While the chief end of the Congregations of Cardinals was to assist the pontiff in the administration of the affairs of the Church, some of these congregations were created to assist in the administration of the temporal States of the Holy See. Immensa Aeterni Dei has since been superseded, most recently by Pope John Paul II's constitution Pastor Bonus.

===Reform of Pius X===
Other congregations were added by different popes, until a complete organization was established by Pope Pius X in his Constitution Sapienti Consilio of 29 June 1908, according to which there were thirteen congregations, counting that of the Propaganda as only one; however, the last-named congregation is divided into two parts: Congregation of the Propaganda for Affairs of the Latin Church, and Congregation of the Propaganda for Affairs of the Oriental Rites, it may well be considered as two congregations, so that the total number of the congregations is fourteen. Sixtus V granted ordinary jurisdiction to each of the congregations which he instituted within the limits of the cases assigned to it, reserving to himself and to his successors the presidency of some of the more important congregations, such as the Congregation of the Holy Inquisition and that of the Signature of Grace. As time went on, the congregations of cardinals, which at first dealt exclusively with administrative matters, came to pass upon the legal points of the cases submitted to them, until the congregations overshadowed the ecclesiastical tribunals and even the Roman Rota, in fact almost taking their places. In time the transaction of business was impeded by the accumulation of jurisdictions, different congregations exercising jurisdiction rendering decisions and enacting laws in the same matters; Pius X resolved to define the competency of each congregation more precisely and to provide otherwise for the better exercise of its functions.

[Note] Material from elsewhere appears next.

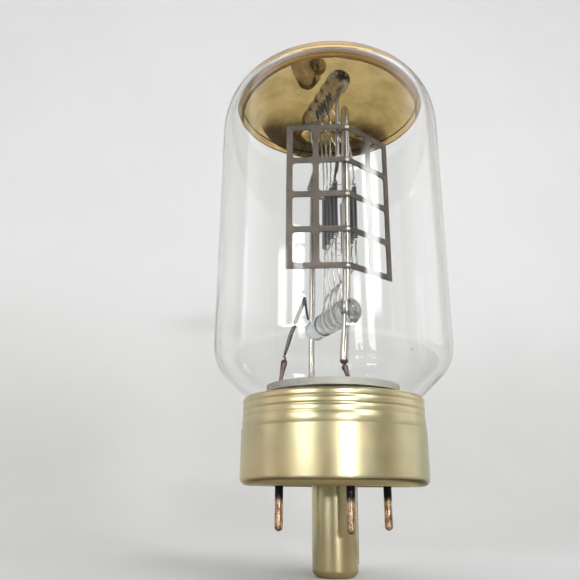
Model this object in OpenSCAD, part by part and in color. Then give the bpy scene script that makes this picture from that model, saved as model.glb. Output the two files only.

On 29 June 1908, with the constitution Sapienti Consilio, Pope Pius X reduced the number of the congregations to 11. They were:
- Holy Office
- Consistorial Congregation
- Sacraments
- Congregation for the Council
- Congregation for Religious
- Propaganda Fide
- Congregation for Rites
- Congregation for Ceremonial
- Congregation for Extraordinary Ecclesiastical Affairs
- Congregation for Seminaries and Universities
- Congregation for the Eastern Church

All decisions of the sacred congregations require pontifical approval, unless special powers have been given previously by the pope. The officials of the congregations are divided into two classes: minor officers, who are to be chosen by competitive examination and named by a letter of the cardinal-prefect, and major officers, freely selected by the pope, and named by a note of the cardinal secretary of state. There is to be henceforth no cumulation of offices in the hands of one individual, not only to satisfy the requirements of distributive justice, but also because the tenure of several offices by the same person often results in detriment to the service. Wherefore, it is forbidden for an officer of one of the congregations to serve in any way as an agent, or as a procurator or advocate, in his own department or in any other ecclesiastical tribunal.

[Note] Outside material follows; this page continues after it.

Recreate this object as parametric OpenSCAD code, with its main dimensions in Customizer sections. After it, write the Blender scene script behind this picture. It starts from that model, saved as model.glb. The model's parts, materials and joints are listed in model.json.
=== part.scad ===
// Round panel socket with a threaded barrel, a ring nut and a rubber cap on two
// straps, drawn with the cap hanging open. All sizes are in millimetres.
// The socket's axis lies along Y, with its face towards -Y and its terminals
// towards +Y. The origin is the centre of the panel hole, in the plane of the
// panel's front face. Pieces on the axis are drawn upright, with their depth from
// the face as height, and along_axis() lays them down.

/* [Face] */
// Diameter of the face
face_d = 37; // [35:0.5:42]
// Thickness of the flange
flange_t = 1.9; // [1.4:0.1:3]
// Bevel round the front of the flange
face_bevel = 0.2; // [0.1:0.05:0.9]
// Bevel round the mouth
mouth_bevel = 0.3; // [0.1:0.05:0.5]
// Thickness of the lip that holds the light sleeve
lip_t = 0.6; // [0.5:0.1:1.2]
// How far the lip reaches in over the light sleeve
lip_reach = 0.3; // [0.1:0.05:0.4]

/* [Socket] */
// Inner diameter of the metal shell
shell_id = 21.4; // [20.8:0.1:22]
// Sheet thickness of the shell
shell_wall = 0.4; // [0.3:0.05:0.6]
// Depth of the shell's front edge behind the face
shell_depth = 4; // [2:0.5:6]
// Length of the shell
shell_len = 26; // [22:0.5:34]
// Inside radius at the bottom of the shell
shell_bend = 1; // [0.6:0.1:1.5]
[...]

The competency of the 'congresso' in each congregation is determined. The congresso consists of the major officers under the presidency of the cardinal who presides over the congregation. It deals with the matters of less importance among those that are before the congregation, while those of greater moment must be referred to the full congregation. It is also the business of the congresso to prepare for their discussion those matters that are to be considered by the full congregation. On the other hand, the congresso is charged with the execution of the orders of the full congregation that have received the approval of the pope. As examples of matters of greater importance which must be considered by the full congregation, the special rules (normæ peculiares) mention the solution of doubts or of questions that may arise in regard to the interpretation of ecclesiastical laws, the examination of important administrative controversies and kindred matters.

===Reform of Paul VI===
Following the Second Vatican Council, Pope Paul VI implemented many of the changes called for in the Curia with his constitution Regimini Ecclesiae Universae of 15 August 1967. The functions of some offices that had already been severely reduced were abolished: the Sacred Ceremonial Congregation. One of the main changes brought about by Paul VI was the admission of diocesan bishops and archbishops as members of the Congregations, which has previously been restricted to cardinals. As before, the members of a congregation do not intervene in the day-to-day operations of the congregation, which is in the hands of the prefect and the permanent staff, headed generally by the secretary and the undersecretary. The permanent staff is to be of international provenance. Membership normally meet to discuss more general problems and to determine guidelines no more than once a year.

===Reform of John Paul II===
The most recent reorganization of the Roman Congregations came with Pope John Paul II's constitution Pastor Bonus, issued June 28, 1988. This constitution more closely aligned the structure of the Curia with the norms established by the 1983 Code of Canon Law and the early drafts of what became the 1990 Code of Canons for the Eastern Churches. Pastor Bonus also continued Paul's expansion of the membership of congregations, allowing priests, deacons, the religious and the laity to be members of certain congregations and establishing consultors, experts appointed to the dicasteries of the Roman Curia to provide opinions, either singly or collectively, for particular issues when required.

Sr. Luzia Premoli, superior general of the Combonian Missionary Sisters, was appointed a member of the Congregation for the Evangelization of Peoples in 2014, thus becoming the first woman to be appointed a member of a Vatican congregation.

===Reform of Pope Francis===
On 19 March 2022, Pope Francis issue the apostolic constitution Praedicate evangelium, abrogating and replacing Pope John Paul II's Pastor bonus of 1988. The former Congregations are now termed "dicasteries" (i.e., "departments"). Before the reform, the most important department of the Vatican was the Congregation for the Doctrine of the Faith. With Praedicate evangelium, the most important department is the Dicastery for Evangelization, with the Dicastery for the Doctrine of the Faith coming second.